**SOURCE DATA:**

_ _ _

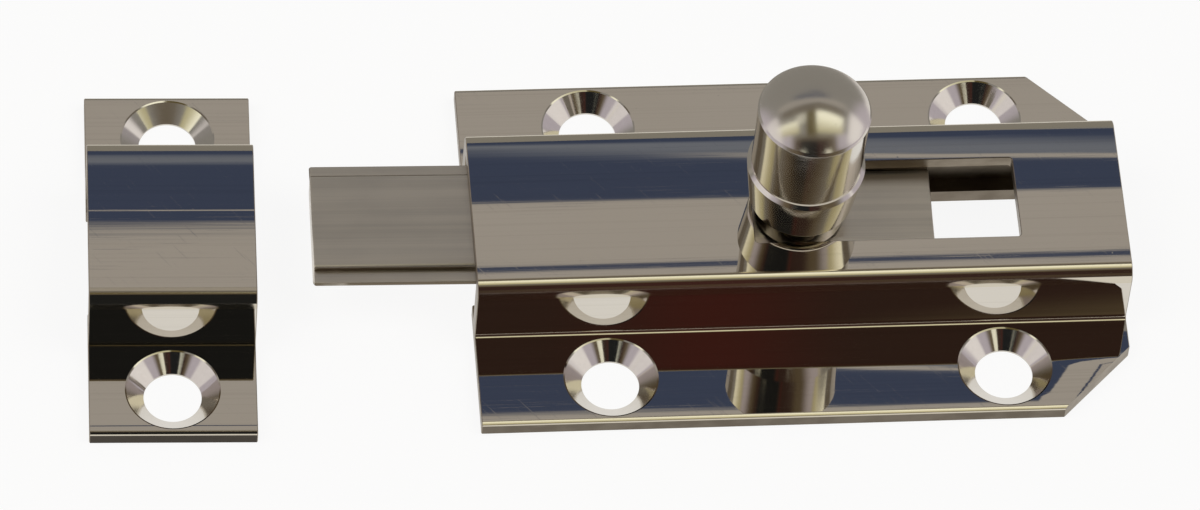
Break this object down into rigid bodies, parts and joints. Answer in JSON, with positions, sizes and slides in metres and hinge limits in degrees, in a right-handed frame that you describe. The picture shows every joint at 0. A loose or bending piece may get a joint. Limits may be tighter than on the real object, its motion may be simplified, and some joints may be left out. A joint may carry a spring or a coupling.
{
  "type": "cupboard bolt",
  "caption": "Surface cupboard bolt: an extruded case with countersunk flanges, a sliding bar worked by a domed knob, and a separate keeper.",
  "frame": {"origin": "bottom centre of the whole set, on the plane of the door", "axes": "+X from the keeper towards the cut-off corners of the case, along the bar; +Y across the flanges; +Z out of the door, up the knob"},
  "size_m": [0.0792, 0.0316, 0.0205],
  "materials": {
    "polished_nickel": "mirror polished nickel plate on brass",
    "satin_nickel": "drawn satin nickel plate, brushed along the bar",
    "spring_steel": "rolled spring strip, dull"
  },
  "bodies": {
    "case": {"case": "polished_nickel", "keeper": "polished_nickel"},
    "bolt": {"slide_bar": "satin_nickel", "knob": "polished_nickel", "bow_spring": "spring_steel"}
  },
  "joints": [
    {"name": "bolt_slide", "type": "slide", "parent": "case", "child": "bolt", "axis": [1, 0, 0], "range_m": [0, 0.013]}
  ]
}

_ _ _

**GOAL OF THE EXERCISE:**
Reproduce the data shown above exactly.

**RESPONSE TO THE TASK:**
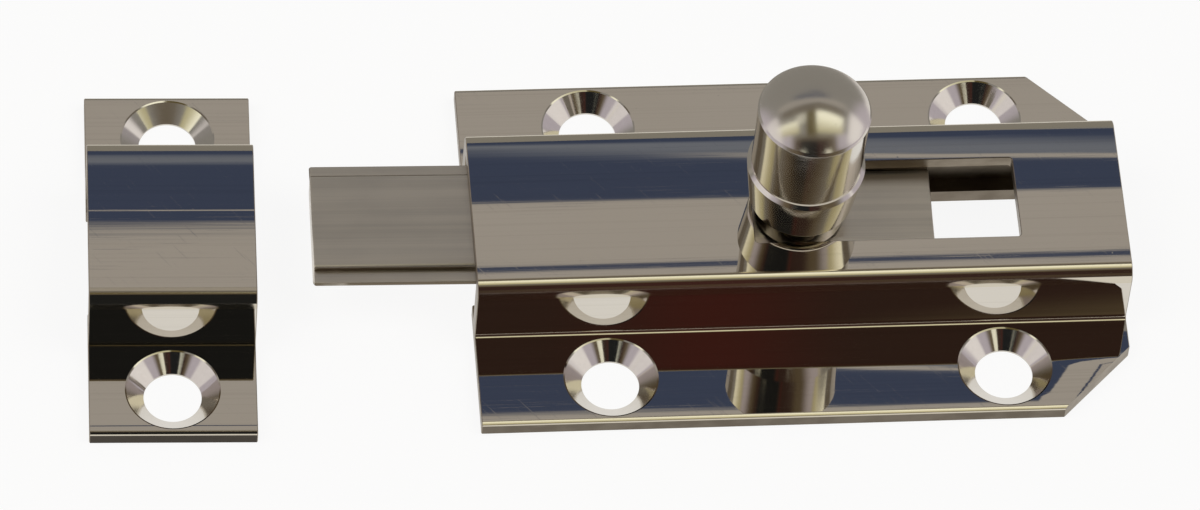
Break this object down into rigid bodies, parts and joints. Answer in JSON, with positions, sizes and slides in metres and hinge limits in degrees, in a right-handed frame that you describe. The picture shows every joint at 0. A loose or bending piece may get a joint. Limits may be tighter than on the real object, its motion may be simplified, and some joints may be left out. A joint may carry a spring or a coupling.
{
  "type": "cupboard bolt",
  "caption": "Surface cupboard bolt: an extruded case with countersunk flanges, a sliding bar worked by a domed knob, and a separate keeper.",
  "frame": {"origin": "bottom centre of the whole set, on the plane of the door", "axes": "+X from the keeper towards the cut-off corners of the case, along the bar; +Y across the flanges; +Z out of the door, up the knob"},
  "size_m": [0.0792, 0.0316, 0.0205],
  "materials": {
    "polished_nickel": "mirror polished nickel plate on brass",
    "satin_nickel": "drawn satin nickel plate, brushed along the bar",
    "spring_steel": "rolled spring strip, dull"
  },
  "bodies": {
    "case": {"case": "polished_nickel", "keeper": "polished_nickel"},
    "bolt": {"slide_bar": "satin_nickel", "knob": "polished_nickel", "bow_spring": "spring_steel"}
  },
  "joints": [
    {"name": "bolt_slide", "type": "slide", "parent": "case", "child": "bolt", "axis": [1, 0, 0], "range_m": [0, 0.013]}
  ]
}